Philidas Distribution Ltd.
- Company type: Privately held company
- Industry: Manufacturer of automotive and industrial nuts and components
- Founded: Pontefract, West Yorkshire, England, 1942
- Area served: Global distribution
- Website: www.philidas.com

= Philidas =

Philidas Ltd. (previously named Infast Philidas) is a company based in Pontefract, West Yorkshire, England that manufactures nuts and components for automotive and industrial applications.

==History==
The company was established in 1942, and is a branch of the Haden MacLellan engineering group. Prior to this the company was a part of B Elliott, which sold Philidas to Haden MacLellan in 2000. Philidas manufactures automobile fasteners in both small and large-scale batches. The company's products are distributed on a global basis. In 2005, it was reported that the company manufactures 110 million fasteners annually. Philidas had a factory on Monkhill Lane, Pontefract. But this closed in January 2014. Some of Philidas' clients include BMW, Jaguar, Ford and Bosch.

==Philidas nut==
A Philidas nut is a locknut with one or more slots cut laterally in the reduced-diameter circular top for less than half the diameter, the metal above the slot(s) being deformed downwards so that over the last one or two turns, the thread for half the diameter is "axially depitched" or displaced from its normal position. As the nut is threaded on, the displaced sections are elastically forced back axially to their original position, the load increasing the friction between the nut and the fastener, creating the locking action. These nuts retain their locking action at temperatures limited only by the base material, as no polymeric insert is used, and as the locking action is by elastic deformation, they can be re-used multiple times. They may look similar, but differ substantially from the split beam nut because the former has a radial displacement of the deformed portion, while the Philidas nut uses axial deflection or depitching.

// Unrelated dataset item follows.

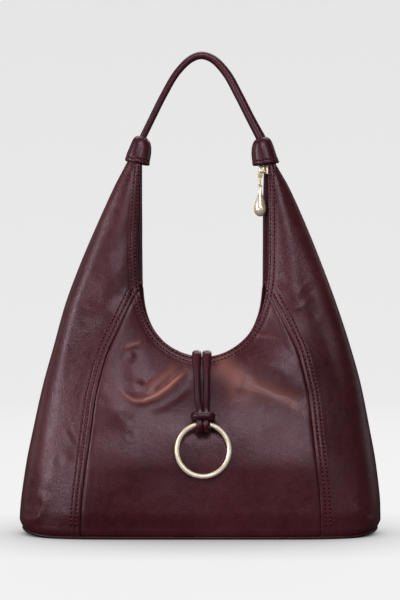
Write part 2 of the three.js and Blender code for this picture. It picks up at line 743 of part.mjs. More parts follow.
function link() {
  const outline = stadium(new THREE.Shape(), linkWidth, linkLength);
  const inside = stadium(new THREE.Path(), linkWidth - 2 * linkWire, linkLength - 2 * linkWire);
  outline.holes.push(inside);
  return plateXZ(outline, linkWire, 6)
    .rotateZ(Math.PI / 2)
    .translate(pullPivot.x, pullPivot.y, pullPivot.z - linkRise);
}

// The drop: a small eye over a round teardrop, in the plane of X and Z.
function drop() {
  const eyeMiddle = pullPivot.z - 2 * linkRise - dropEye + linkWire / 2 + clearance;
  const eye = new THREE.TorusGeometry(dropEye + dropEyeWire / 2, dropEyeWire / 2, dropEyeSides, dropSides)
    .rotateX(Math.PI / 2)
    .translate(pullPivot.x, pullPivot.y, eyeMiddle);
  const neck = eyeMiddle - dropEye - dropEyeWire / 2;
  const radius = dropWidth / 2;
  const profile = [
    { down: 0, out: 0 },
    { down: 0, out: 0.18 },
    { down: 0.12, out: 0.2 },
    { down: 0.3, out: 0.42 },
    { down: 0.48, out: 0.74 },
    { down: 0.64, out: 0.96 },
    { down: 0.76, out: 1 },
    { down: 0.87, out: 0.87 },
    { down: 0.95, out: 0.6 },
    { down: 0.99, out: 0.28 },
    { down: 1, out: 0 },
  ].map(({ down, out }) => new THREE.Vector2(out * radius, -down * dropLength));
  const body = new THREE.LatheGeometry(profile.reverse(), dropSides)
    .rotateX(Math.PI / 2)
    .translate(pullPivot.x, pullPivot.y, neck);
  return joined(eye, body);
}

// A keeper: a bell of leather round the top of an arm, closed down to the handle at its shoulder.
function keeperGeometry() {
  const bore = ((handleDiameter / 2 + clearance + keeperPlay) * keeperWidth) / keeperDepth;
  const half = keeperWidth / 2;
  const shape = [
    { rise: 0, out: 1 },
    { rise: 0.3, out: 0.97 },
    { rise: 0.58, out: 0.88 },
    { rise: 0.8, out: 0.76 },
    { rise: 0.93, out: 0.58 },
  ];
  const outer = shape.map(({ rise, out }) => new THREE.Vector2(out * half, rise * keeperHeight));
  const inner = shape
    .slice(0, 4)
    .map(({ rise, out }) => new THREE.Vector2(out * half - keeperWall, rise * keeperHeight));
  const profile = [
    ...outer,
    new THREE.Vector2(bore + keeperRim, keeperHeight),
    new THREE.Vector2(bore, keeperHeight),
    new THREE.Vector2(bore, keeperHeight - keeperShoulder),
    ...inner.reverse(),
  ];
  profile.push(profile[0].clone());
  return new THREE.LatheGeometry(profile, keeperSides)
    .rotateX(Math.PI / 2)
    .scale(1, keeperDepth / keeperWidth, 1);
}

// Where a keeper stands: over the top of its arm, tilted towards the middle.
const keeperFoot = {
  [LEFT]: vec(-leftKeeperAcrossShare * halfBag, 0, leftKeeperFootShare * armHeight),
  [RIGHT]: vec(rightKeeperAcrossShare * halfBag, 0, rightKeeperFootShare * armHeight),
};
const keeperTilt = { [LEFT]: radians(leftKeeperTilt), [RIGHT]: radians(-rightKeeperTilt) };

const keeper = (side) =>
  keeperGeometry()
    .rotateY(keeperTilt[side])
    .translate(...keeperFoot[side].toArray());

const keeperAxis = (side) => vec(Math.sin(keeperTilt[side]), 0, Math.cos(keeperTilt[side]));

// The handle: out of one keeper, up in a narrow arch and down into the other. across is a share of
// half the distance between the keepers' tops, and rise of the way from there to the handle's middle.
const handleArch = [
  { across: -0.83, rise: 0.255 },
  { across: -0.66, rise: 0.5 },
  { across: -0.422, rise: 0.79 },
  { across: -0.185, rise: 0.958 },
  { across: -0.01, rise: 1 },
  { across: 0.18, rise: 0.958 },
  { across: 0.41, rise: 0.79 },
  { across: 0.636, rise: 0.5 },
  { across: 0.808, rise: 0.255 },
];

function handle() {
  const top = (side) => keeperFoot[side].clone().addScaledVector(keeperAxis(side), keeperHeight);
  const middle = top(LEFT).lerp(top(RIGHT), 0.5);
  const half = top(LEFT).distanceTo(top(RIGHT)) / 2;
  const rise = handleTop - handleDiameter / 2 - middle.z;
  const arch = handleArch.map((row) => vec(middle.x + row.across * half, 0, middle.z + row.rise * rise));
  const end = (side, next) => {
    const into = top(side).sub(next).normalize();
    return top(side).addScaledVector(into, handleInset);
  };
  const left = [end(LEFT, arch[0]), top(LEFT)];
  const right = [top(RIGHT), end(RIGHT, arch[arch.length - 1])];
  return tube([...left, ...arch, ...right], handleDiameter, handleSides, handleSteps);
}

// A round tube along points, closed at both ends.
function tube(points, diameter, sides, steps) {
  const path = new THREE.CatmullRomCurve3(points, false, "centripetal");
  const turns = Array.from({ length: sides }, (_, i) => (2 * Math.PI * i) / sides);
  const round = turns.map((turn) => vec(Math.cos(turn), Math.sin(turn), 0).multiplyScalar(diameter / 2));
  const shape = new THREE.Shape(round.map((point) => new THREE.Vector2(point.x, point.y)));
  return new THREE.ExtrudeGeometry(shape, { steps, bevelEnabled: false, extrudePath: path });
}

// The ring hangs against the front, from the cord at its top to the leather at its foot.
const ringMean = (ringDiameter - ringWire) / 2;
const ringTopY = -(depthAt(FRONT, ringOffset, ringTop) + ringStandOff);

// How far the ring leans out at its foot, where the leather first stops it. turn is 0 at its top.
function ringLeanAt(turn) {
  const x = ringOffset + ringMean * Math.sin(turn);
  const fall = ringMean * (1 - Math.cos(turn));
  const rest = -(depthAt(FRONT, x, ringTop - fall) + ringWire / 2 + clearance);
  return Math.asin((ringTopY - rest) / fall);
}

const ringLean = Math.max(
  ...Array.from({ length: ringSteps + 1 }, (_, i) => ringLeanAt(Math.PI / 2 + (i * Math.PI) / ringSteps)),
);

const ring = () =>
  new THREE.TorusGeometry(ringMean, ringWire / 2, ringSides, ringSteps)
    .rotateX(Math.PI / 2)
    .translate(0, 0, -ringMean)
    .rotateX(-ringLean)
    .translate(ringOffset, ringTopY, ringTop);

// The tab: a pad on the back, under the mouth's edge.
function tab() {
  const middle = mouthOffset;
  const grid = (lift) =>
    Array.from({ length: tabCells + 1 }, (_, i) =>
      Array.from({ length: tabCells + 1 }, (_, j) => {
        const x = middle + tabWidth * (0.5 - j / tabCells);
        const z = tabTop - (tabHeight * i) / tabCells;
        return facePoint(BACK, x, z).addScaledVector(faceNormal(BACK, middle, tabTop), lift);
      }),
    );
  return between(grid(clearance + tabThickness), grid(clearance));
}

function cord() {
  const strand = (side) => [
    ...cordDrape.map(({ face, height, middle, spread, lift }) => {
      const z = height * mouthFloor;
      const depth = depthAt(face || BACK, ringOffset, Math.min(z, mouthFloor));
      const x = ringOffset + (middle + side * spread) * cordDiameter;
      return vec(x, face * (depth + lift * cordDiameter), z);
    }),
    ...cordHitch.map(({ spread, out, rise }) =>
      vec(side * spread, -out, rise).multiplyScalar(cordDiameter).add(vec(ringOffset, ringTopY, ringTop)),
    ),
  ];
  const left = strand(LEFT).slice(0, -1);
  return tube([...strand(RIGHT), ...left.reverse()], cordDiameter, cordSides, cordSteps);
}

const hide = { color: 0x4a2227, roughness: 0.46, metalness: 0 };
const cloth = { color: 0x2e1417, roughness: 0.85, metalness: 0 };
const gold = { color: 0xe6cfa4, roughness: 0.2, metalness: 1 };

const bag = new THREE.Group();
bag.add(
  mesh("front_panel", centrePanel(FRONT), hide),
  mesh("back_panel", centrePanel(BACK), hide),
  mesh("left_side_panel", sidePanel(LEFT), hide),
  mesh("right_side_panel", sidePanel(RIGHT), hide),
  mesh("base_panel", basePanel(), hide),
  mesh("zip_tape", zipTape(), cloth),
  mesh("zip_coil", zipCoil(), cloth),
  mesh("zip_slider", slider(), gold),
  mesh("zip_link", link(), gold),
  mesh("zip_drop", drop(), gold),
  mesh("left_keeper", keeper(LEFT), hide),
  mesh("right_keeper", keeper(RIGHT), hide),
  mesh("handle", handle(), hide),
  mesh("pendant_cord", cord(), hide),
  mesh("cord_tab", tab(), hide),
  mesh("pendant_ring", ring(), gold),
);

export default bag;
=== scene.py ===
import math

import bpy
import numpy as np
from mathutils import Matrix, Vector


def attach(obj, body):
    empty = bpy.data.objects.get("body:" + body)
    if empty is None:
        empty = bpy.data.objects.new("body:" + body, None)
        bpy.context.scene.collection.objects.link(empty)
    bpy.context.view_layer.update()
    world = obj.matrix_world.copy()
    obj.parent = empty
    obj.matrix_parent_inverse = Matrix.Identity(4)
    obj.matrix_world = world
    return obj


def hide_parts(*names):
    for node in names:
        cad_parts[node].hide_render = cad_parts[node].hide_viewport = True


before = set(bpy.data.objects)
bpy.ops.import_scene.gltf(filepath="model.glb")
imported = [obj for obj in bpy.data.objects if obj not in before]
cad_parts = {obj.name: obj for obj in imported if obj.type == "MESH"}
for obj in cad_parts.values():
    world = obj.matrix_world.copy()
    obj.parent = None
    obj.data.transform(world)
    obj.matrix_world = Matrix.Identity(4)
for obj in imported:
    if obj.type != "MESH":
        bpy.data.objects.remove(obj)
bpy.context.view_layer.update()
scene = bpy.context.scene
scene.view_settings.view_transform = "Standard"

# Millimetres, as in the model's source. X runs across the bag, Y from front to back, Z up.
MM = 0.001
FRONT, BACK, LEFT, RIGHT = -1, 1, -1, 1

# Sizes of the model

BAG_WIDTH, ARM_HEIGHT, BASE_DEPTH = 400, 416, 120
BASE_THICKNESS, BASE_CURL, CLEARANCE = 3.3, 5.5, 0.3
MOUTH_FLOOR, MOUTH_OFFSET, MOUTH_POWER = 195, 2.4, 2.65
MOUTH_WIDTH = {FRONT: 145, BACK: 133.5}
MOUTH_ARC = {FRONT: 115, BACK: 90}
GUSSET_WIDTH = 28
LEATHER, TAPE_DROP = 1.6, 4
KEEPER_HEIGHT, KEEPER_WIDTH, KEEPER_DEPTH = 30, 26, 24
HANDLE_DIAMETER, HANDLE_TOP, HANDLE_INSET = 8.4, 533, 11
RING_MEAN, RING_WIRE, RING_OFFSET, RING_TOP = 28.1, 5, 2.8, 125
RING_STAND_OFF = 11.2
CORD_DIAMETER = 6.4
HALF_BAG, HALF_BASE, HALF_GUSSET = BAG_WIDTH / 2, BASE_DEPTH / 2, GUSSET_WIDTH / 2
FOOT = BASE_THICKNESS + CLEARANCE
# Where the two ends of the base turn up, as shares of half the bag, and how late and how high.
CURL_START, CURL_LENGTH, CURL_POWER, CURL_FADE = 0.78, 0.21, 2.4, 0.12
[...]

There are at least two basic types, the original "Industrial" type with two slots, one on each side of the diameter but axially aligned, and the "Turret" where both slots are aligned radially, one above the other. The Turret type appears to reduce the risk of failure of the locking action due to fracture between the base of both slots, which may be a limitation of the Industrial type.

Philidas, the original and current manufacturer, is a tradename for these nuts, which were patented in 1942.